## [Problem statement]
Every line in the listing below from the one with "clear_scene()" through the one with "if obj.type not" is to be reproduced exactly, both ends included; leave out the rest.

----- Record extracts -----

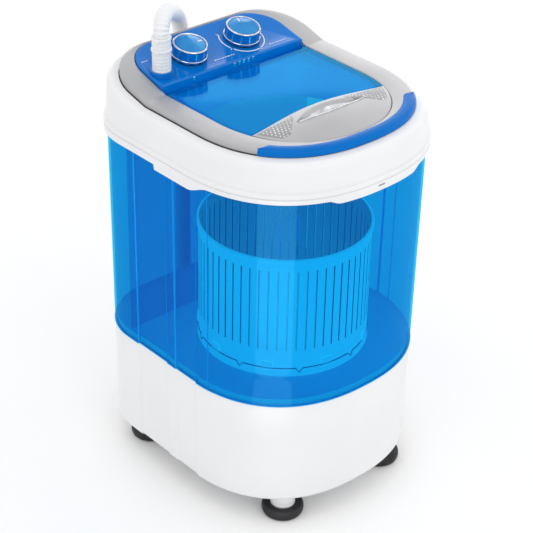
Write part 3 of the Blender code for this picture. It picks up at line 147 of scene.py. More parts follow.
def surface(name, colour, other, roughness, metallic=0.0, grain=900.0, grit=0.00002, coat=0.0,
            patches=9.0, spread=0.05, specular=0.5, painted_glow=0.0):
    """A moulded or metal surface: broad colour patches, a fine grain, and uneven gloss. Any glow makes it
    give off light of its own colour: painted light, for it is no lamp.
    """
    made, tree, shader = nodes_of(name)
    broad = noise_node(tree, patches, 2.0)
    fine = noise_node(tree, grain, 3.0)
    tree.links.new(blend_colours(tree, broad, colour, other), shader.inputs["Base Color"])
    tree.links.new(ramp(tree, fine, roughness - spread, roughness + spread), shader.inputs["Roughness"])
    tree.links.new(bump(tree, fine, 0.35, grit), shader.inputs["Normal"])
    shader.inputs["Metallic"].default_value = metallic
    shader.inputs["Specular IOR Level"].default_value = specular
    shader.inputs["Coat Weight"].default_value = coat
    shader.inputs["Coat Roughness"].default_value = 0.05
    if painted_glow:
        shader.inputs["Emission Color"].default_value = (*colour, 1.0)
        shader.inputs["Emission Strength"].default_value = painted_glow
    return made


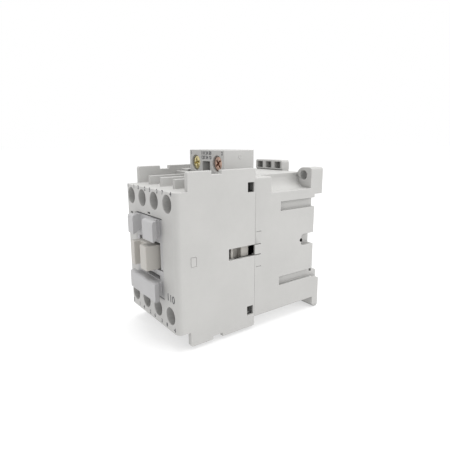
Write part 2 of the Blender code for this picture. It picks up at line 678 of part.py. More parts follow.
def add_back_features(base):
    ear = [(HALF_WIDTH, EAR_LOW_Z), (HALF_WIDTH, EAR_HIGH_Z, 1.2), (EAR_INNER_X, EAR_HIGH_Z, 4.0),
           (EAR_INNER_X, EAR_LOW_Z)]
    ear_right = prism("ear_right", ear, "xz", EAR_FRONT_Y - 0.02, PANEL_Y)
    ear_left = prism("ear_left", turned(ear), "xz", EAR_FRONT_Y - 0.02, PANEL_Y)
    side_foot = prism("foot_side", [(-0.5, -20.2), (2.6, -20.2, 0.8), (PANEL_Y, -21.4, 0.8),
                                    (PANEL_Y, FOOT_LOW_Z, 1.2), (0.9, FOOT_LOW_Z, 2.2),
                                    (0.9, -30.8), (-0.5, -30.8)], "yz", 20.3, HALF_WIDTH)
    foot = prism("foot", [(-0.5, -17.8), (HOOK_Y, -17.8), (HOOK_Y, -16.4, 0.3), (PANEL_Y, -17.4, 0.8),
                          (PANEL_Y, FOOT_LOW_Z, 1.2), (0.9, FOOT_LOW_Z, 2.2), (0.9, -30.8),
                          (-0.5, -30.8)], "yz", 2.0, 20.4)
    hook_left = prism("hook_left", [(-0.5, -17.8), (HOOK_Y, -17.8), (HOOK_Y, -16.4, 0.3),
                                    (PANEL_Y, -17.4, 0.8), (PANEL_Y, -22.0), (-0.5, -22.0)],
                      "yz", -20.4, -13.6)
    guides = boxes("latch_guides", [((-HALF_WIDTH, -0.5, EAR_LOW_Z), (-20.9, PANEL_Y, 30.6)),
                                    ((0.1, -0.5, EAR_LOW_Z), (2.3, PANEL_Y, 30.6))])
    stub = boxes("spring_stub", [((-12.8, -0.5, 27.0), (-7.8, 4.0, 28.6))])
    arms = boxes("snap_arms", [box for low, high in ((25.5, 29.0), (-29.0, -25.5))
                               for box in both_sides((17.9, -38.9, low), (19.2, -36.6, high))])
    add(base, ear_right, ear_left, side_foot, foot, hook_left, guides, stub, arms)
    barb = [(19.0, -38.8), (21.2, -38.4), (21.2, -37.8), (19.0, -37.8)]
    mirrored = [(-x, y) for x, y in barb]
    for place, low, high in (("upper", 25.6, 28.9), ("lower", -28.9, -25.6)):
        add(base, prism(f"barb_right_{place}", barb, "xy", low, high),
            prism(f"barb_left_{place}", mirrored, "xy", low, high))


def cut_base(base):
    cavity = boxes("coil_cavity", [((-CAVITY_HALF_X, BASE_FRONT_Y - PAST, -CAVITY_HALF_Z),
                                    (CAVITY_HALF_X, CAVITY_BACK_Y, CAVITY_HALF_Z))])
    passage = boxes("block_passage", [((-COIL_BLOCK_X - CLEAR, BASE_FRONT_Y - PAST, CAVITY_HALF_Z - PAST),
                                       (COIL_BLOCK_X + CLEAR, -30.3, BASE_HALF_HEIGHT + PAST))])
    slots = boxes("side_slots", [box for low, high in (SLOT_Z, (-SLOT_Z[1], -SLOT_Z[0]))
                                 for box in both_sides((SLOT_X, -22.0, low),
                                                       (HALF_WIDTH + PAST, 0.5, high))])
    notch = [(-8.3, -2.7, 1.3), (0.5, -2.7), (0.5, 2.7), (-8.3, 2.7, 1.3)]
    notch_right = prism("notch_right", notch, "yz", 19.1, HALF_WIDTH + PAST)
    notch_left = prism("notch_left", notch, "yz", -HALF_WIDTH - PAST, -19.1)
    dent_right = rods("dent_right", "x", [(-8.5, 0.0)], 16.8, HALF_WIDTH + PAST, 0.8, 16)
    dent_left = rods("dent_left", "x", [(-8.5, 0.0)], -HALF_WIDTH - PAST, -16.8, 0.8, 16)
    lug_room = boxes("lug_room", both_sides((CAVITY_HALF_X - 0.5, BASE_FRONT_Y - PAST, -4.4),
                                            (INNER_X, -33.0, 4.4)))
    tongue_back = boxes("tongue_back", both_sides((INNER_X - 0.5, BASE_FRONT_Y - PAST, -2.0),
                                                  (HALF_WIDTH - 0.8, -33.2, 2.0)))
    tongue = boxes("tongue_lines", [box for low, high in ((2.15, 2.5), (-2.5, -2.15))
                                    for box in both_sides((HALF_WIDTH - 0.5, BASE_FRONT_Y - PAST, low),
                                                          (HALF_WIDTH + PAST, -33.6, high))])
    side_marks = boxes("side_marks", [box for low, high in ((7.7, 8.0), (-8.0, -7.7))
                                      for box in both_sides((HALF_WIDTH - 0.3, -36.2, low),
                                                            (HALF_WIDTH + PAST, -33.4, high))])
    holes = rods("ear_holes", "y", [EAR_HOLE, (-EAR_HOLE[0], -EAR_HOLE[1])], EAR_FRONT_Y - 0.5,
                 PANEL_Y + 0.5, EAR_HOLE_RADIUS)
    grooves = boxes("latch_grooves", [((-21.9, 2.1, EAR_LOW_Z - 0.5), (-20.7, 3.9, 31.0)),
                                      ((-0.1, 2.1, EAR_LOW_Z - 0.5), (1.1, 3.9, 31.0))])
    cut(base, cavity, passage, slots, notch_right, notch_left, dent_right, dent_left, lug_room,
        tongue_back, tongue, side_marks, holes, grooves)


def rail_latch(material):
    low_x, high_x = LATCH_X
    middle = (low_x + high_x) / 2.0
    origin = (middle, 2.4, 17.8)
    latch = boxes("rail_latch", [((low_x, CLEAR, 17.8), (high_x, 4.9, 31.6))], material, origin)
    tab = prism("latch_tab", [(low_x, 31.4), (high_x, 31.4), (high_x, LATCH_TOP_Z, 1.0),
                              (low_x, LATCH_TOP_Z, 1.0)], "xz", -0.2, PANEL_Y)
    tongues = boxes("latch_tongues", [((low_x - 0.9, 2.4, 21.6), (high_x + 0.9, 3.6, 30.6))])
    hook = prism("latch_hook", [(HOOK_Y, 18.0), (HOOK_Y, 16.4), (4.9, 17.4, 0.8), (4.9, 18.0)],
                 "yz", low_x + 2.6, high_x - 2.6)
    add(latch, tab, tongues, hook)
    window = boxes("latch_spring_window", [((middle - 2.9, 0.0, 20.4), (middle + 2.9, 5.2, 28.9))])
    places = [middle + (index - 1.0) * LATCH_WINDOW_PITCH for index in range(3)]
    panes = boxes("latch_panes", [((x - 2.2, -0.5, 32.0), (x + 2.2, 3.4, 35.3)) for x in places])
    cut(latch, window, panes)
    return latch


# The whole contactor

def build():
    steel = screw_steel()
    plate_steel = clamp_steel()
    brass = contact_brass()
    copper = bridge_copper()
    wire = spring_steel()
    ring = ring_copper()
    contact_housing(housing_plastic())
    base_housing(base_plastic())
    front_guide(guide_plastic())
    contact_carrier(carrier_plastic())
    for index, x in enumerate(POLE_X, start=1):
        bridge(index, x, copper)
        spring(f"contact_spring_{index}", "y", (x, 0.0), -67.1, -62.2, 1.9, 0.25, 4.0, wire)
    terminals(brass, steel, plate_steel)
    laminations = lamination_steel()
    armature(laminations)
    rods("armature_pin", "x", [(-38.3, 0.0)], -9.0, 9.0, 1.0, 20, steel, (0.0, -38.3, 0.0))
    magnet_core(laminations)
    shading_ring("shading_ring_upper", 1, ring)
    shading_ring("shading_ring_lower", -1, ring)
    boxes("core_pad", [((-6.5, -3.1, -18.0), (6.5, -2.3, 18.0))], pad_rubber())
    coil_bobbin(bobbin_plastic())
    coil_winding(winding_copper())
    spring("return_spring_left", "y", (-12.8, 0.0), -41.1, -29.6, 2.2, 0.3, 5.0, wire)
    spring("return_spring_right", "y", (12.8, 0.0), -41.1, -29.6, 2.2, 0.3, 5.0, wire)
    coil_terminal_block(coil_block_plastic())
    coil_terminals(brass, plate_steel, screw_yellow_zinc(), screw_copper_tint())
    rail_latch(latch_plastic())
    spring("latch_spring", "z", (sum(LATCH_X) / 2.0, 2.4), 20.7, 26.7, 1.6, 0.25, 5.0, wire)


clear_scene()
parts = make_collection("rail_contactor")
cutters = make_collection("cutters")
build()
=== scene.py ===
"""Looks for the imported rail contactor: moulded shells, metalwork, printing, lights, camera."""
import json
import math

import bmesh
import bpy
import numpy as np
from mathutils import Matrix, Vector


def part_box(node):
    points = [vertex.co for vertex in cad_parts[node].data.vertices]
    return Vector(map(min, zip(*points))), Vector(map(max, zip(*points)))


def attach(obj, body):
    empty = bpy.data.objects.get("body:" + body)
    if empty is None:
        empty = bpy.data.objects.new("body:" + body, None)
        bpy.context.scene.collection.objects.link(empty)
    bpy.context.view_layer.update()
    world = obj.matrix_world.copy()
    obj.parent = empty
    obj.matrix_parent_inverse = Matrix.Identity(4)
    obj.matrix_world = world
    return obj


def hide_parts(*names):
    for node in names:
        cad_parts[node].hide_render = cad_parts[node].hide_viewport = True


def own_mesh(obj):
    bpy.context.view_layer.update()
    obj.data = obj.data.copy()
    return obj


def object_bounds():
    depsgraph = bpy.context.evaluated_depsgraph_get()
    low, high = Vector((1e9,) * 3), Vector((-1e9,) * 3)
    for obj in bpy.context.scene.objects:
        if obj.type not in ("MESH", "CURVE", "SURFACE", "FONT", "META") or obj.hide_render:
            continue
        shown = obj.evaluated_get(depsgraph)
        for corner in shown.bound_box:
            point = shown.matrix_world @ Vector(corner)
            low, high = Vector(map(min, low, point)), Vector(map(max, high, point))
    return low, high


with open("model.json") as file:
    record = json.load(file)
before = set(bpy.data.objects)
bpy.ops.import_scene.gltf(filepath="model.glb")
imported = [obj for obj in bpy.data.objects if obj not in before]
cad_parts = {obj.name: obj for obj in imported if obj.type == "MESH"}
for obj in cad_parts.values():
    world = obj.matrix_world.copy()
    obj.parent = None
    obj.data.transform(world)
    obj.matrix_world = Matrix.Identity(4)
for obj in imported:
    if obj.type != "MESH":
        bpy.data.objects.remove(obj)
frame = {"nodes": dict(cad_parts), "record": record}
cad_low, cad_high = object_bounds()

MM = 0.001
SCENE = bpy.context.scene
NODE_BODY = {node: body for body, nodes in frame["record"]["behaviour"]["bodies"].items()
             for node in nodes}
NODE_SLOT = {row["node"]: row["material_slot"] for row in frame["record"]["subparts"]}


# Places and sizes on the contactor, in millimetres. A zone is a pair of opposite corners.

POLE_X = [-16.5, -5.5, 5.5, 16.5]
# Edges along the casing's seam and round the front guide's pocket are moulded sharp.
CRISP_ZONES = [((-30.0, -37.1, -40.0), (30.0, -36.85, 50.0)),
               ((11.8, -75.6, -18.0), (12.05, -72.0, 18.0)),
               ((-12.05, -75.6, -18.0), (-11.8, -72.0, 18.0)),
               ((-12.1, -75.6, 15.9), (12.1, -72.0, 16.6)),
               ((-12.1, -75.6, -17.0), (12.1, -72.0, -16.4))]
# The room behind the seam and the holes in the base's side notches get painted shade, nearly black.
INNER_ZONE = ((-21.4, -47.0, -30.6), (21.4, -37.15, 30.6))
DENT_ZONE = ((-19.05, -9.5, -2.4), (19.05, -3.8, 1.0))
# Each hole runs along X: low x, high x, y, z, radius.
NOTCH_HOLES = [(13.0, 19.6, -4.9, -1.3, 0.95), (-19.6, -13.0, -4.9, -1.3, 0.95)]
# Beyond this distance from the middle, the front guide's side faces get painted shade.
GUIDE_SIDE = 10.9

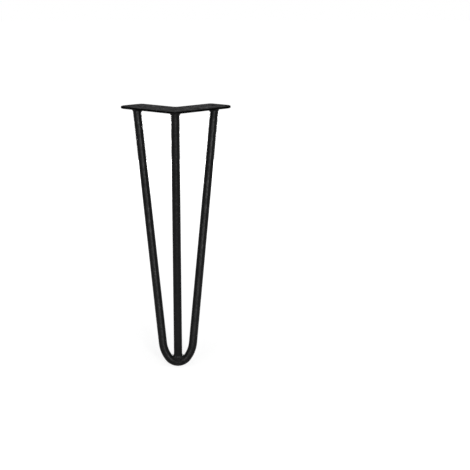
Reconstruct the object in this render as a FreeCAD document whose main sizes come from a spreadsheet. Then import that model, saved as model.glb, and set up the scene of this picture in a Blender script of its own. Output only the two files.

-----

## [Completed exercise]
clear_scene()
parts = make_collection("rail_contactor")
cutters = make_collection("cutters")
build()
=== scene.py ===
"""Looks for the imported rail contactor: moulded shells, metalwork, printing, lights, camera."""
import json
import math

import bmesh
import bpy
import numpy as np
from mathutils import Matrix, Vector


def part_box(node):
    points = [vertex.co for vertex in cad_parts[node].data.vertices]
    return Vector(map(min, zip(*points))), Vector(map(max, zip(*points)))


def attach(obj, body):
    empty = bpy.data.objects.get("body:" + body)
    if empty is None:
        empty = bpy.data.objects.new("body:" + body, None)
        bpy.context.scene.collection.objects.link(empty)
    bpy.context.view_layer.update()
    world = obj.matrix_world.copy()
    obj.parent = empty
    obj.matrix_parent_inverse = Matrix.Identity(4)
    obj.matrix_world = world
    return obj


def hide_parts(*names):
    for node in names:
        cad_parts[node].hide_render = cad_parts[node].hide_viewport = True


def own_mesh(obj):
    bpy.context.view_layer.update()
    obj.data = obj.data.copy()
    return obj


def object_bounds():
    depsgraph = bpy.context.evaluated_depsgraph_get()
    low, high = Vector((1e9,) * 3), Vector((-1e9,) * 3)
    for obj in bpy.context.scene.objects:
        if obj.type not in ("MESH", "CURVE", "SURFACE", "FONT", "META") or obj.hide_render:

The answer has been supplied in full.